# EXERCISE BRIEF
Quote exactly the lines from the line containing "for strap_name, strap" to the line containing "for node in", both lines included, please, and nothing more.

[Lines of data]
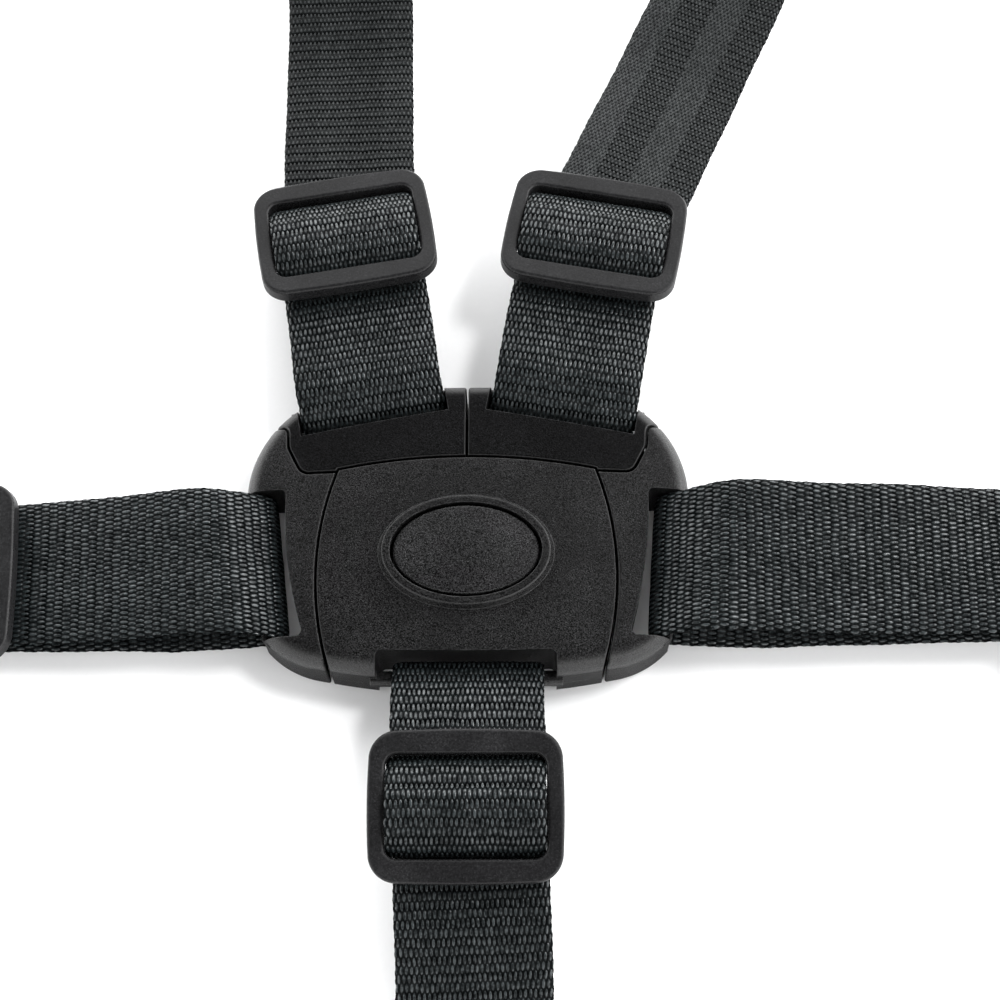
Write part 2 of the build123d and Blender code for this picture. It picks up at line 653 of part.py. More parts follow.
for strap_name, strap in STRAPS.items():
    save(make_strap(strap), f"{strap_name}_strap")
    save(make_adjuster(strap), f"{strap_name}_adjuster")
    save(make_wrap(strap), f"{strap_name}_wrap")
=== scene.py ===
import math

import bpy
import numpy as np
from mathutils import Matrix, Vector


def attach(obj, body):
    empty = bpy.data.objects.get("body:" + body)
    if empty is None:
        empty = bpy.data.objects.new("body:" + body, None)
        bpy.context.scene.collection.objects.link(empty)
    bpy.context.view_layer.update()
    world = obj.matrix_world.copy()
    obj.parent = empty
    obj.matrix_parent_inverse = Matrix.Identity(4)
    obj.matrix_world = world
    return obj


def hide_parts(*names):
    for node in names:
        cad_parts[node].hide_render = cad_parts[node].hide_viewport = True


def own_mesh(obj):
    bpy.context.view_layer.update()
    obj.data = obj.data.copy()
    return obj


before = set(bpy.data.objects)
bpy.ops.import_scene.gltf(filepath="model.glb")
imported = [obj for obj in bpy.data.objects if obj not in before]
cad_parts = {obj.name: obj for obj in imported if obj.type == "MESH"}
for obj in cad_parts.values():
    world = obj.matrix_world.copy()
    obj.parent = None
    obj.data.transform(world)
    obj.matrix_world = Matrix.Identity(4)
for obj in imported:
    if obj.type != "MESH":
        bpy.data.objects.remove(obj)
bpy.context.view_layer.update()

MM = 0.001

# ---------------------------------------------------------------- harness dimensions, millimetres

WEB_WIDTH = 25.0
WEB_THICK = 1.2
LAYER_PITCH = WEB_THICK + 0.15
BAR_Z = 7.0
ADJUSTER_LENGTH = 24.4
WINDOW_LENGTH = 16.4
WRAP_LIFT = 1.4
WRAP_CREST = 6.1
ROLL_WIDTH = 25.4
ANCHOR_LOOP_HEIGHT = 9.0
ANCHOR_LOOP_TOP = 5.0
ANCHOR_FLAP = 26.0

# Beside the CAD's own values: "skew" slants the loop at the bar, "twist" turns the front layer about its
# length (both in degrees), "shift" moves the webbing in plan, "tail_width" narrows it past the adjuster
# and "tail" names the weave it shows there. "crease" is the side on which the roll is pressed flat.
STRAPS = {
    "crotch": {
        "bar": (0.25, -23.2), "loop": 2.2, "heading": -90.0, "tail_heading": -88.0,
        "front_rise": 26.0, "rear_rise": 18.0, "crest_run": 6.0,
        "adjuster": 22.3, "height": 11.2, "slope": -8.0,
        "rear_low": (9.0, 6.1), "floor": 63.0, "end": 93.0, "rests_on": "front_cover",
        "skew": 0.0, "twist": 0.0, "shift": (0.3, 0.0), "tail_width": 1.0, "tail": None, "crease": -1.0,
    },
    "shoulder_left": {
        "bar": (-16.5, 24.65), "loop": 3.2, "heading": 99.5, "tail_heading": 92.0,
        "front_rise": 18.0, "rear_rise": 2.0, "crest_run": 7.0,
        "adjuster": 31.4, "height": 9.0, "slope": -11.0,
        "rear_low": (14.0, 4.3), "floor": 74.0, "end": 120.0, "rests_on": "shoulder_tongue_left",
        "skew": 0.0, "twist": 0.0, "shift": (0.3, 0.0), "tail_width": 0.95, "tail": "RIBBED", "crease": 1.0,
    },
    "shoulder_right": {
        "bar": (16.5, 24.65), "loop": 3.2, "heading": 79.5, "tail_heading": 66.5,
        "front_rise": 18.0, "rear_rise": 2.0, "crest_run": 7.0,
        "adjuster": 31.0, "height": 9.0, "slope": -11.0,
        "rear_low": (14.0, 4.3), "floor": 74.0, "end": 130.0, "rests_on": "shoulder_tongue_right",
        "skew": 0.0, "twist": 0.0, "shift": (0.0, 0.0), "tail_width": 0.95, "tail": "BANDED", "crease": 1.0,
    },
    "waist_left": {
        "bar": (-34.3, -4.2), "loop": 2.75, "heading": 182.0, "tail_heading": 182.0,
        "front_rise": 32.0, "rear_rise": -8.0, "crest_run": 8.0,
        "adjuster": 52.4, "height": 6.8, "slope": -8.5,
        "rear_low": (16.0, 1.5), "floor": 91.0, "end": 123.0, "rests_on": "waist_tongue_left",
        "skew": 5.0, "twist": 3.0, "shift": (0.0, 0.4), "tail_width": 1.0, "tail": None, "crease": 1.0,
    },
    "waist_right": {
        "bar": (34.3, -4.2), "loop": 2.75, "heading": 0.0, "tail_heading": 0.0,
        "front_rise": 35.0, "rear_rise": -8.0, "crest_run": 9.5,
        "adjuster": 72.0, "height": 8.4, "slope": -7.0,
        "rear_low": (18.0, 1.5), "floor": 112.0, "end": 140.0, "rests_on": "waist_tongue_right",
        "skew": -4.0, "twist": -8.5, "shift": (0.0, 0.0), "tail_width": 1.0, "tail": None, "crease": 1.0,
    },
}


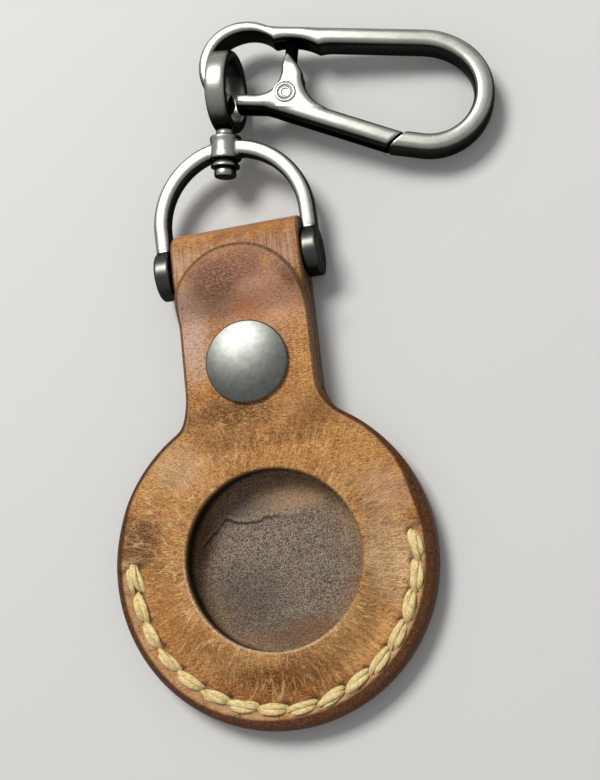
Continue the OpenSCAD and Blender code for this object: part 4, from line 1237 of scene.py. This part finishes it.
grid, marks = front_leather()
sheet = skin(grid, wrap_rows=True)
front = piece("front_leather", sheet, finish_front, None, ("front_panel", "front_flap"), 60, marks)
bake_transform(front)
grid, marks = back_leather()
sheet = skin(grid, wrap_rows=True, wrap_cols=False)
piece("back_leather", sheet, finish_back, "root", ("back_panel",), 60, marks)
strands, marks = thread()
piece("waxed_thread", strands, finish_thread, "root", ("stitch_thread",), None, marks)
bar, bar_marks = frame_casting()
lever, lever_marks = gate_casting()
for name, shell, finish, slot, body, node, sharp, marks in (
    ("snap_dome", at_snap(snap_cap_profile(), 128), finish_cap, "snap_metal", "flap", "snap_cap", 50, ()),
    ("snap_ring", at_snap(SOCKET, wrap=True), finish_inner, "snap_inner", "flap", "snap_socket", 50, ()),
    ("snap_knob", at_snap(STUD), finish_inner, "snap_inner", "root", "snap_stud", 50, ()),
    ("snap_foot", at_snap(POST), finish_inner, "snap_inner", "root", "snap_post", 50, ()),
    ("shackle_cast", shackle_casting(), finish_shackle, "hardware_metal", "shackle", "shackle_body", 42, ()),
    ("screw_pin", pin_shape(), finish_pin, "pin_metal", "shackle", "shackle_pin", 40, ()),
    ("swivel_ring", swivel_casting(), finish_hardware, "hardware_metal", "swivel", "swivel_eye", 48, ()),
    ("swivel_cone", collar_shape(), finish_hardware, "hardware_metal", "swivel", "swivel_collar", 40, ()),
    ("carabiner_bar", bar, finish_hardware, "hardware_metal", "carabiner", "carabiner_frame", 55, bar_marks),
    ("carabiner_lever", lever, finish_hardware, "hardware_metal", "gate", "carabiner_gate", 42, lever_marks),
    ("rivet_head", rivet_shape(), finish_hardware, "hardware_metal", "gate", "gate_rivet", 50, ()),
):
    piece(name, shell, finish, body, (node,), sharp, marks)
wire = piece("spring_wire", spring_shape(), finish_spring, None, ("gate_spring",), 50)
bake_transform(wire)


# ---------------------------------------------------------------- floor, light and camera
def pale_floor():
    """A pale floor: its own colour takes the shadow, and what the camera and reflections see is a little lighter."""
    material, b, shader = new_finish("pale_floor")
    seen = b.put("ShaderNodeLightPath").outputs
    share = b.maths("MAXIMUM", seen["Is Glossy Ray"], seen["Is Transmission Ray"])
    share = b.maths("MAXIMUM", seen["Is Camera Ray"], share)
    b.feed(b.blend(share, srgb(176, 176, 174), srgb(214, 214, 212)), shader, "Base Color")
    shader.inputs["Roughness"].default_value = 0.9
    shader.inputs["Specular IOR Level"].default_value = 0.15
    mesh = bpy.data.meshes.new("floor")
    half = 1.5
    mesh.from_pydata([(-half, -half, 0), (half, -half, 0), (half, half, 0), (-half, half, 0)], [], [(0, 1, 2, 3)])
    mesh.materials.append(material)
    obj = linked("floor", mesh)


def lamp(name, place, aim, size, watts, tint):
    """A square soft lamp at a place, facing a point, both in metres."""
    light = bpy.data.lights.new(name, "AREA")
    light.shape, light.size, light.size_y = "RECTANGLE", size[0], size[1]
    light.energy, light.color = watts, tint
    z = np.array(place) - np.array(aim)
    z = z / np.linalg.norm(z)
    x = np.cross([0, 0, 1.0], z)
    x = x / np.linalg.norm(x)
    turned = np.eye(4)
    turned[:3] = np.stack([x, np.cross(z, x), z, place], -1)
    linked(name, light).matrix_world = Matrix(turned.tolist())


pale_floor()
world = bpy.data.worlds.new("soft_room")
world.use_nodes = True
world.node_tree.nodes["Background"].inputs[0].default_value = (1.0, 1.0, 1.0, 1)
world.node_tree.nodes["Background"].inputs[1].default_value = 0.36
bpy.context.scene.world = world
lamp("key", (-0.21, 0.42, 0.63), (0.0, 0.04, 0.0), (0.32, 0.26), 5.2, (1.0, 0.985, 0.96))

SENSOR, FOCAL_PIXELS, HIGH_PIXELS = 36.0, 1150, 780
camera = bpy.data.cameras.new("camera")
camera.sensor_fit, camera.sensor_width = "AUTO", SENSOR
camera.lens = FOCAL_PIXELS / HIGH_PIXELS * SENSOR
camera.clip_start, camera.clip_end = 0.01, 10
eye = linked("camera", camera)
eye.matrix_world = Matrix((
    (0.970081, 0.150457, 0.190540, 0.039289579),
    (-0.109313, 0.971451, -0.210557, -0.011583094),
    (-0.216780, 0.183429, 0.958833, 0.167),
    (0, 0, 0, 1),
))
bpy.context.scene.camera = eye
bpy.context.scene.view_settings.view_transform = "Standard"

# TASK ANSWER
for strap_name, strap in STRAPS.items():
    save(make_strap(strap), f"{strap_name}_strap")
    save(make_adjuster(strap), f"{strap_name}_adjuster")
    save(make_wrap(strap), f"{strap_name}_wrap")
=== scene.py ===
import math

import bpy
import numpy as np
from mathutils import Matrix, Vector


def attach(obj, body):
    empty = bpy.data.objects.get("body:" + body)
    if empty is None:
        empty = bpy.data.objects.new("body:" + body, None)
        bpy.context.scene.collection.objects.link(empty)
    bpy.context.view_layer.update()
    world = obj.matrix_world.copy()
    obj.parent = empty
    obj.matrix_parent_inverse = Matrix.Identity(4)
    obj.matrix_world = world
    return obj


def hide_parts(*names):
    for node in names:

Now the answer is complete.